Gürsel Baran, chair of the Ankara Chamber of Commerce (ATO), and Abdurrahman Baydemir, president of the TOBB Malatya Young Entrepreneurs Board, also shared apprehensions in a separate statement, warning:
“The possibility of Syrian workers returning to their countries after the collapse of the Assad regime will create large gaps in the areas where they are currently employed.”
On the other hand, Ahmet Öksüz, chair of the Istanbul Textile and Raw Materials Exporters' Association (İTHİB), told Anadolu Agency that there are significant opportunities for Turkish businesses in post-war Syria.
“They were working in many areas.
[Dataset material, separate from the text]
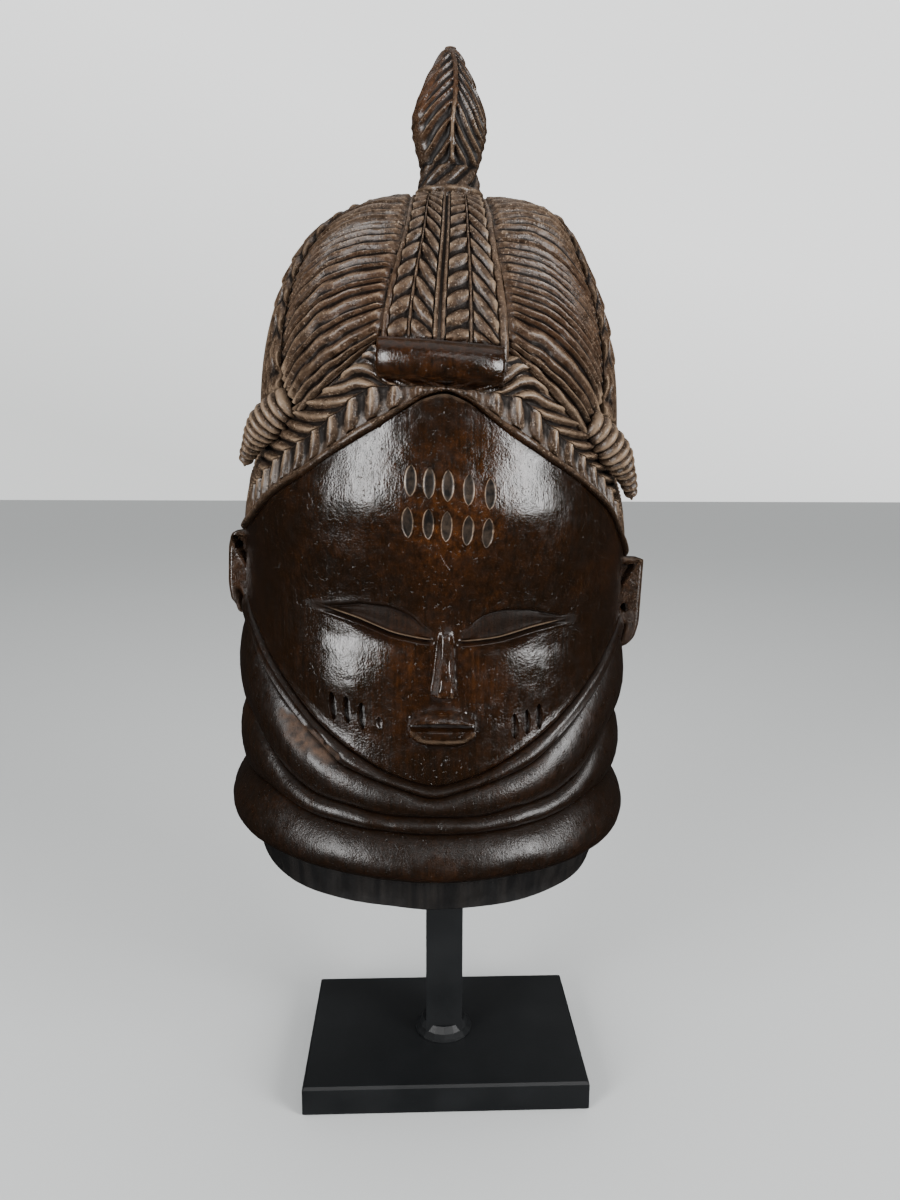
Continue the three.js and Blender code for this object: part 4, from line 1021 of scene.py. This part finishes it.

Now that they have returned to their country, it will be in our best interest to establish some production facilities there,” Öksüz said, adding that production and labor costs would be lower in Syria.
To underline his point, he drew upon recent Turkish investments in Egypt for comparison.
“Why don't we go to Syria instead of Egypt?” Öksüz asked. “Syria is also very advantageous logistically due to its proximity to Turkey. If we can start production in labor-intensive sectors on the Syrian side, in the region close to Turkey, Turkey will turn this into an advantage.”
A tough call
For many Syrians in Turkey, weighing the benefits and risks of staying or going remains a deeply complicated matter. Zehra, the textile worker from above, maintains that the uncertainty of what’s to come in Syria has kept her in Turkey, for now.
“We do not want to return without knowing that it is truly safe,” she said. “Our life here is difficult, but we have neither a home nor jobs in Syria. What will we do if we return?”
She expanded her concerns to regional and political factors.
“The regime has changed there, but we do not know if Syria will be in turmoil again,” Zehra continued. “Israel came as soon as the regime fell. There may be other threats.”
She then expressed doubts about Hay'at Tahrir al-Sham (HTS) and the interim government’s ability to maintain peace in the nation through the transition process.
“HTS were also head-cutters. We don’t know if we will be safe when we go to our homeland,” Zehra said. “Maybe we’ll return, something will happen and we’ll die. At least we’re not dying here.”